## What is being asked:
Restate the opening lines of the material below word for word, stopping after the line that contains "to a value.".

## Task material:
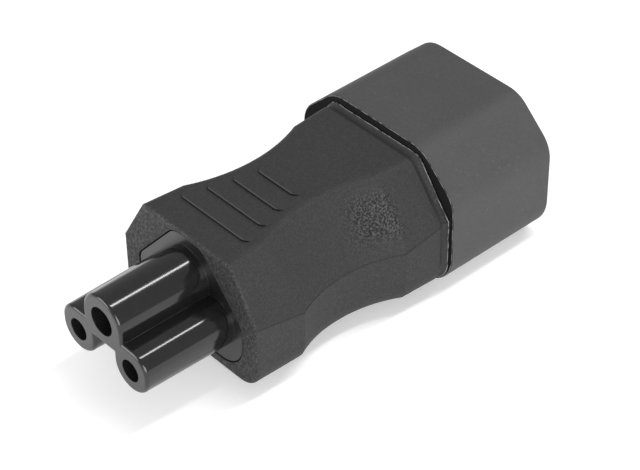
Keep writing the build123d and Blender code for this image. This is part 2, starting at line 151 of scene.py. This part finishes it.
class Board:
    """The node board of one material, with helpers that add its nodes."""

    def __init__(self, name: str) -> None:
        """Starts an empty board.

        Args:
            name: Name of the material.
        """
        self.material = bpy.data.materials.new(name)
        self.material.use_nodes = True
        self.tree = self.material.node_tree
        self.tree.nodes.clear()

    def node(
        self,
        kind: str,
        settings: Mapping[str, Any] | None = None,
        sockets: Mapping[str, Any] | None = None,
    ) -> bpy.types.Node:
        """Adds a node of any kind.

        Args:
            kind: Type of the node.
            settings: Properties of the node, set first.
            sockets: Values or signals of its inputs, by name or number.

        Returns:
            The new node.
        """
        made = self.tree.nodes.new(kind)
        for key, value in (settings or {}).items():
            setattr(made, key, value)
        for key, value in (sockets or {}).items():
            self.feed(made.inputs[key], value)
        return made

    def feed(self, target: bpy.types.NodeSocket, value: Any) -> None:
        """Links a signal to a socket, or sets the socket to a value.

        Args:
            target: Input socket.
            value: Signal, number, vector or colour.
        """
        if isinstance(value, Signal):
            self.tree.links.new(value.socket, target)
        elif target.type == "RGBA" and len(value) == 3:
            target.default_value = (*value, 1.0)
        else:
            target.default_value = value

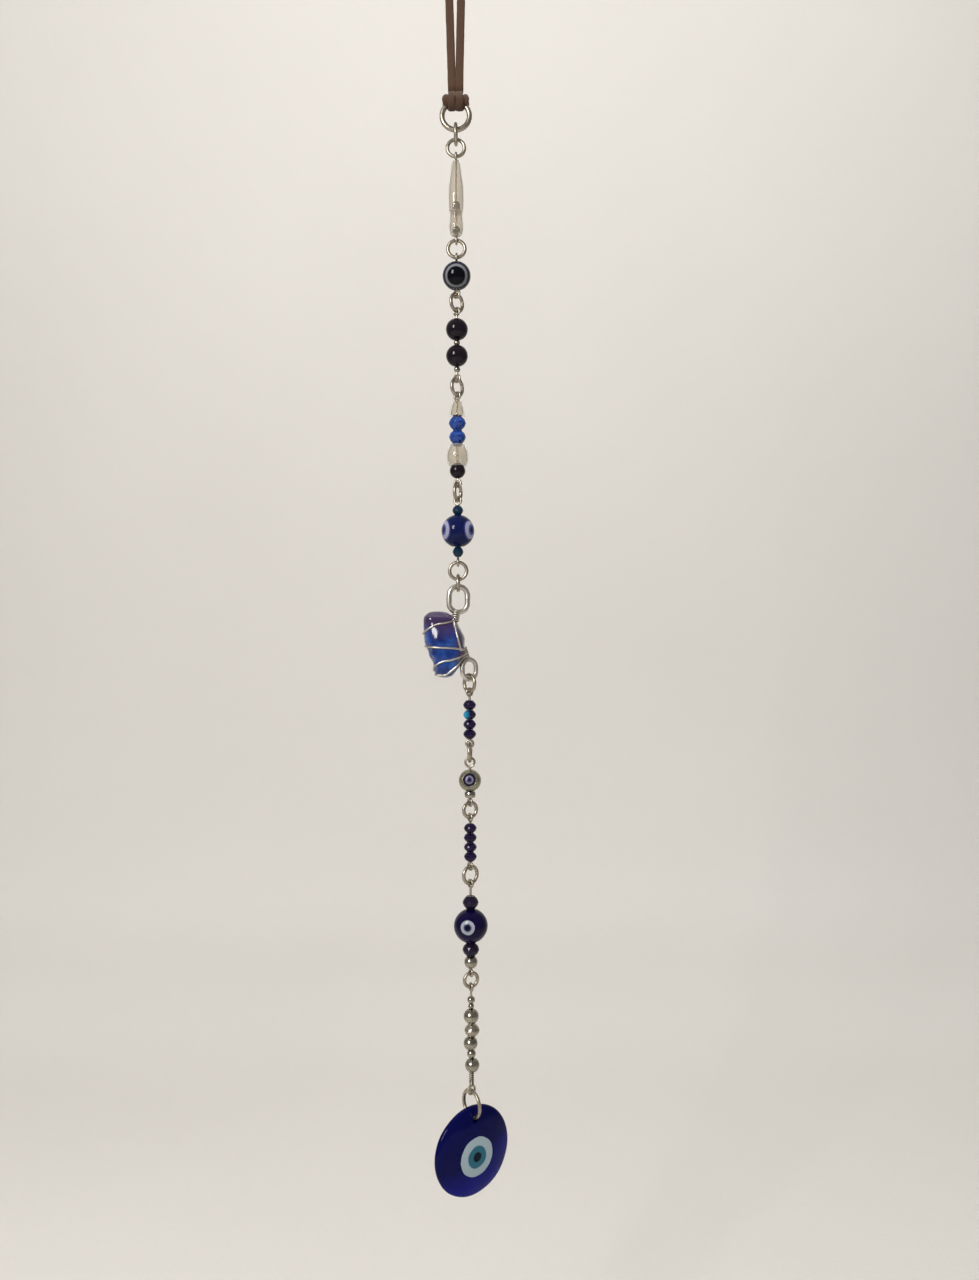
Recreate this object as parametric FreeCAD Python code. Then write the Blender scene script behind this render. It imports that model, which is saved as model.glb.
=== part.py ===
import FreeCAD, Part
import math
import os
from collections import namedtuple
from FreeCAD import Rotation, Vector

# Evil eye ornament: a string of glass and silver beads on wire pins, linked by
# jump rings, with a flat glass evil eye at the foot and a suede loop to hang it.
# Millimetres, +Z up, front towards -Y. The origin is the inside of the top of
# the suede loop, where a hook carries the ornament.

# ---- driving dimensions -------------------------------------------------
CORD_D = 2.2            # suede lace, across its width
CORD_CROWN_R = 2.1      # middle of the lace, round a 2 mm hook
HITCH_TOP_Z = -41.2     # where the lace leaves its hitch
STRAND_X = 0.95         # half the distance between the two strands there

TOP_RING_R = 3.7        # rings are given by the radius of the wire's middle
TOP_RING_WIRE_R = 0.7
TOP_RING_Z = -47.5
HITCH_R = 2.1
HITCH_LENGTH = 5.6
HITCH_SWING = 20        # degrees the top ring tilts in the hitch, each way

RING_R = 2.3            # the ordinary jump ring
RING_WIRE_R = 0.48
RING_SEAM = 3           # degrees left open where a jump ring closes
LOOP_R = 0.95           # eye loop at the end of a pin
PIN_R = 0.32
LINK_GAP = 0.1          # between two wires that hang in each other
BORE_GAP = 0.05         # bead on pin, radial
BEAD_GAP = 0.06         # between neighbours on a pin

LOWER_X = 2.9           # the lower half hangs this far to the right
DISC_D = 24.0
DISC_THICK = 5.0
DISC_EDGE = 2.0         # thickness of the disc's rim
DISC_HOLE_R = 0.95
DISC_HOLE_INSET = 3.1   # from the rim to the middle of the hole
DISC_TURN = 37          # degrees the disc's face is turned to the right
DISC_RING_R = 3.6
DISC_RING_WIRE_R = 0.5

BEZEL_EYE_R = 1.7       # glass eye in its silver bezel
BEZEL_SEAT = 1.6        # from the middle of the bead to the floor of the seat
BEZEL_DOME_R = 3.05

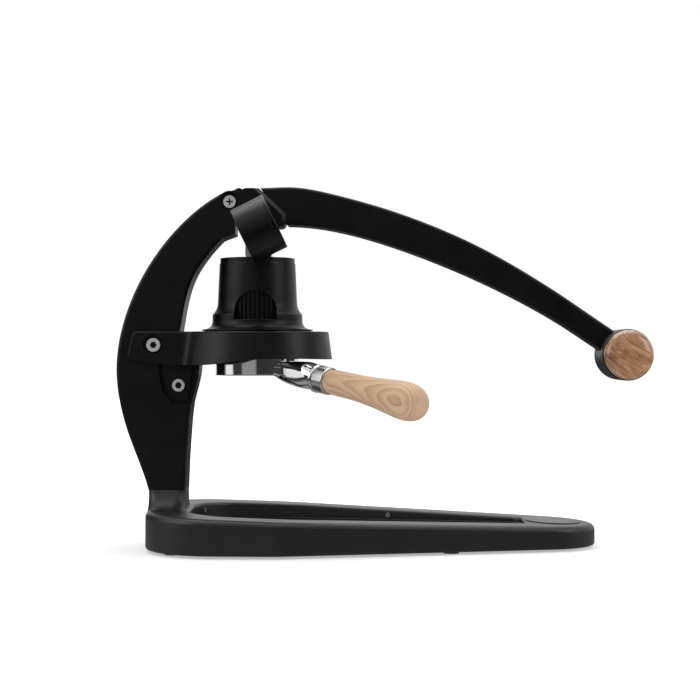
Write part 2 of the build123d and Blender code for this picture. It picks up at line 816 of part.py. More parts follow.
with BuildPart() as jacket:
    with BuildSketch(Plane.XZ):
        with BuildLine():
            Polyline((cylinder_radius + seat_gap, flange_top), (cylinder_radius + seat_gap, jacket_top),
                     (jacket_top_radius, jacket_top), (jacket_top_radius, jacket_top - jacket_rim_height),
                     (jacket_top_radius + jacket_rim_step, jacket_top - jacket_rim_height))
            Line((jacket_top_radius + jacket_rim_step, jacket_top - jacket_rim_height),
                 (jacket_waist_radius, jacket_waist_height))
            Spline((jacket_waist_radius, jacket_waist_height), (jacket_band_radius, band_top),
                   tangents=((0, -1), (1, -1)))
            Line((jacket_band_radius, band_top), (jacket_band_radius, jacket_band_bottom))
            flare = Spline((jacket_band_radius, jacket_band_bottom),
                           (jacket_foot_radius, jacket_foot + jacket_foot_rim),
                           tangents=((0, -1), (1, 0)))
            Polyline(flare @ 1, (jacket_foot_radius, jacket_foot), (jacket_spigot_radius, jacket_foot),
                     (jacket_spigot_radius, flange_top), (cylinder_radius + seat_gap, flange_top))
        make_face()
        fillet(vertices().sort_by_distance((jacket_band_radius, band_top))[0], jacket_rim_step * 2)
    revolve(axis=Axis.Z)
    add(window_cutter.part, mode=Mode.SUBTRACT)
    add(groove_cutter.part, mode=Mode.SUBTRACT)
write(jacket, "jacket")

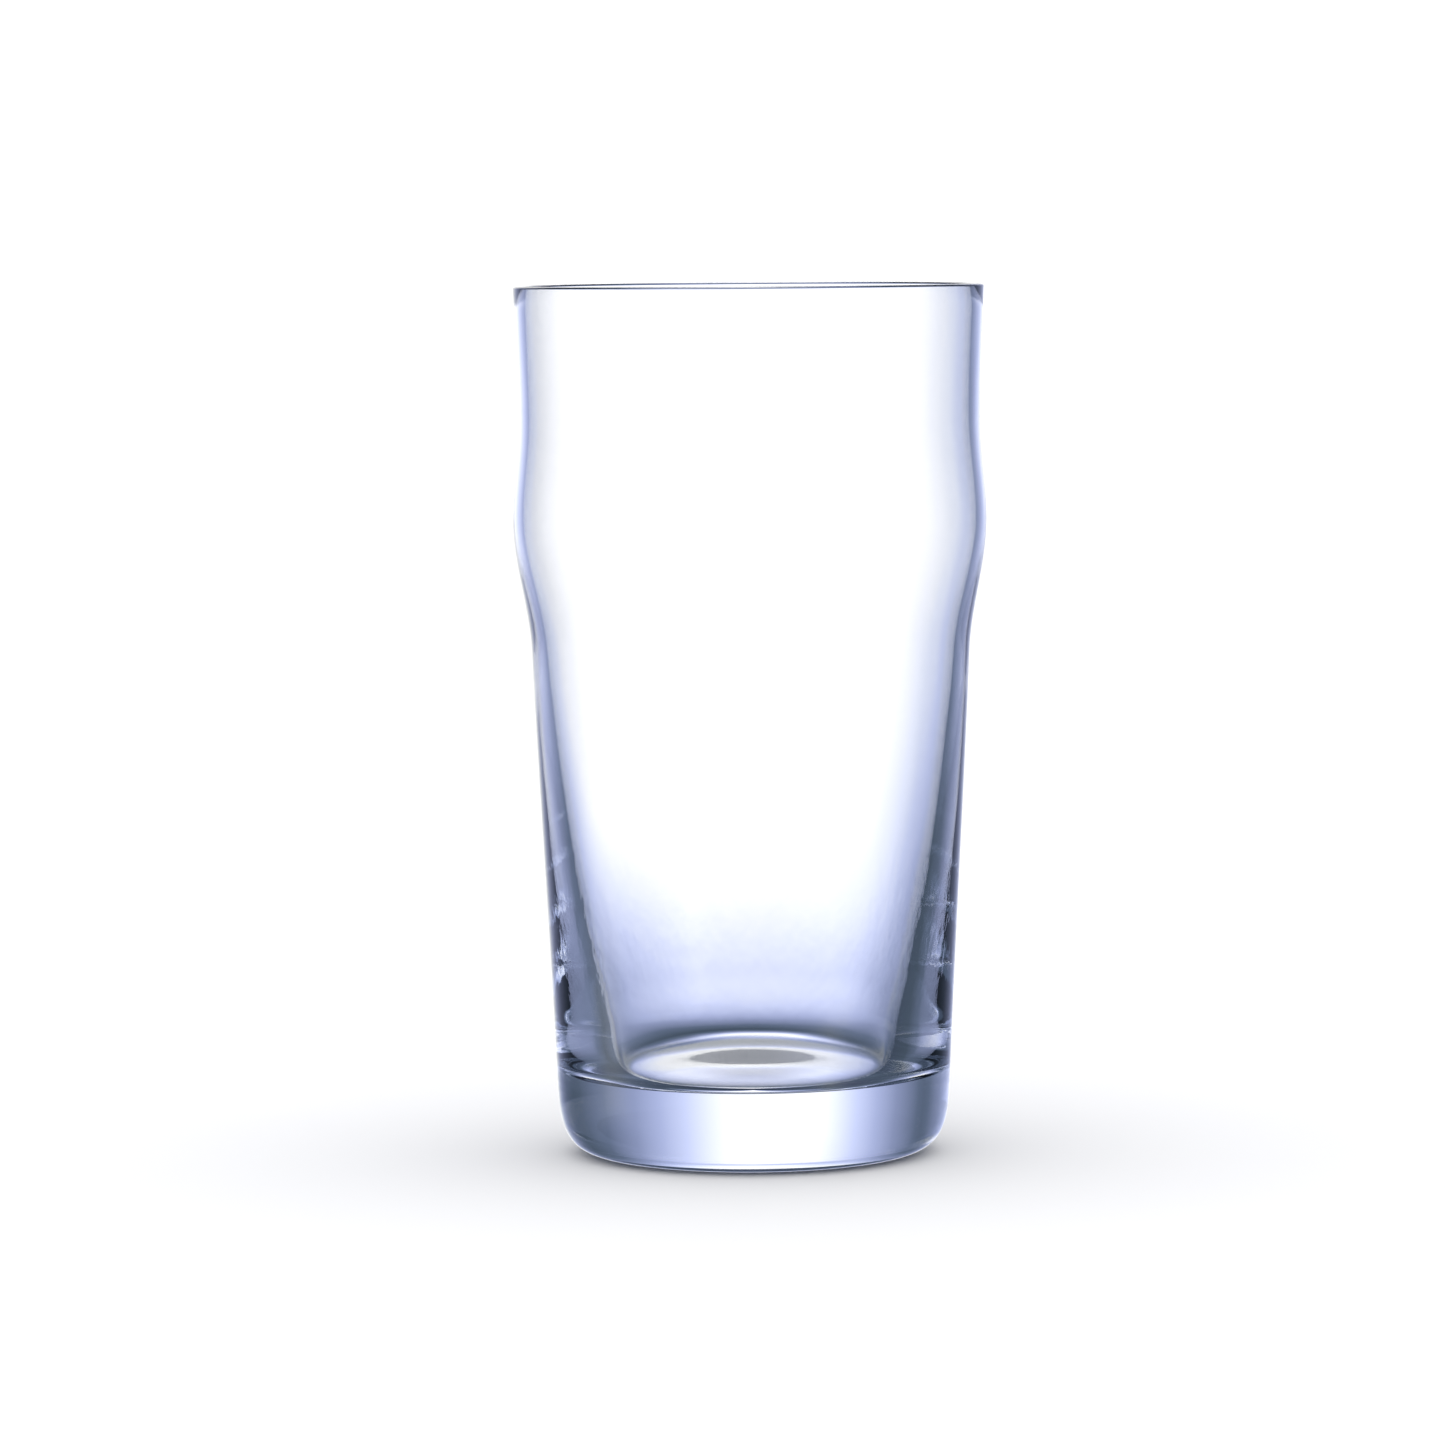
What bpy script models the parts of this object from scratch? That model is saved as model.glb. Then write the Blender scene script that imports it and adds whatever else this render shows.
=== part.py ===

## Task solution:
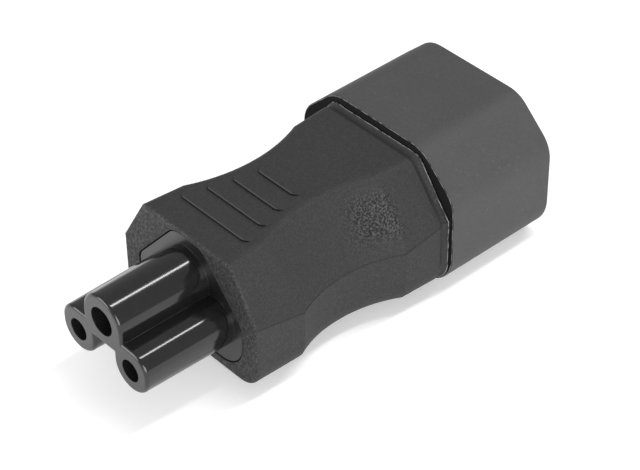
Keep writing the build123d and Blender code for this image. This is part 2, starting at line 151 of scene.py. This part finishes it.
class Board:
    """The node board of one material, with helpers that add its nodes."""

    def __init__(self, name: str) -> None:
        """Starts an empty board.

        Args:
            name: Name of the material.
        """
        self.material = bpy.data.materials.new(name)
        self.material.use_nodes = True
        self.tree = self.material.node_tree
        self.tree.nodes.clear()

    def node(
        self,
        kind: str,
        settings: Mapping[str, Any] | None = None,
        sockets: Mapping[str, Any] | None = None,
    ) -> bpy.types.Node:
        """Adds a node of any kind.

        Args:
            kind: Type of the node.
            settings: Properties of the node, set first.
            sockets: Values or signals of its inputs, by name or number.

        Returns:
            The new node.
        """
        made = self.tree.nodes.new(kind)
        for key, value in (settings or {}).items():
            setattr(made, key, value)
        for key, value in (sockets or {}).items():
            self.feed(made.inputs[key], value)
        return made

    def feed(self, target: bpy.types.NodeSocket, value: Any) -> None:
        """Links a signal to a socket, or sets the socket to a value.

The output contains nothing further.